Le 1er Forum social mondial s’est déroulé en 2001 à Porto Alegre. Les deux éditions suivantes se sont tenues dans la même localité brésilienne.

En 2004, le FSM a quitté pour la première fois l’Amérique latine pour s’établir en Inde, à Mumbaï (Bombay), où ont afflué plus de 70’000 participants.

L’édition 2005 est revenue à Porto Alegre.

En 2006, le FMS a été décentralisé à Bamako, Caracas et Karachi.

En 2007, le FMS s’est déroulé pour la première fois entièrement sur sol africain, à Nairobi au Kenya.

Enfin, le dernier FMS avait renoué avec ses racines brésiliennes, mais cette fois à Belém, en Amazonie.
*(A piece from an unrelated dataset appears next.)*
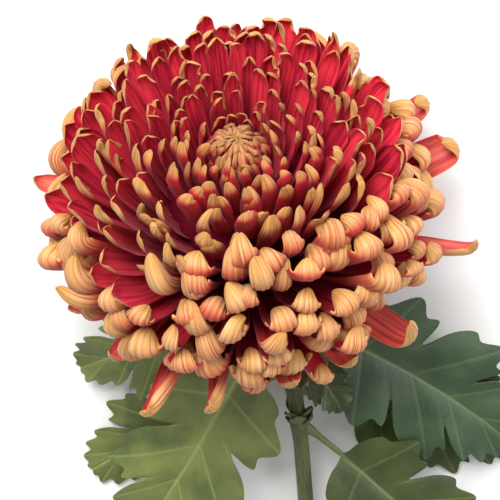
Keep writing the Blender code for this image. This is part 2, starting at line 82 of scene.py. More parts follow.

Une importante délégation suisse est présente à Dakar. Avec plus de 50 personnes, il s’agit de la plus nombreuse depuis la création du Forum social mondial.

Outre les divers représentants des syndicats et d’organisations non gouvernementales, la délégation suisse compte également six parlementaires de gauche, dont le président du Parti écologiste suisse Ueli Leuenberger.

Le FSM représente également une occasion de tisser des liens au niveau international. Les parlementaires verts, par exemple, participeront à la réunion des «Global Greens», la Fédération des Fédérations continentales des Partis Verts.

Jean Rossiaud est membre suppléant de la Coordination des Global Greens pour le parti Verts Européen (European Green Party). Le prochain congrès des Global Greens aura lieu à Dakar en avril 2012.

Quelque personnalités de premier plan sont également attendues à Dakar, comme l’ancien président brésilien Inacio «Lula» da Silva, l’ancienne candidate à la présidence française Ségolène Royal et l’actuel président bolivien Evo Morales.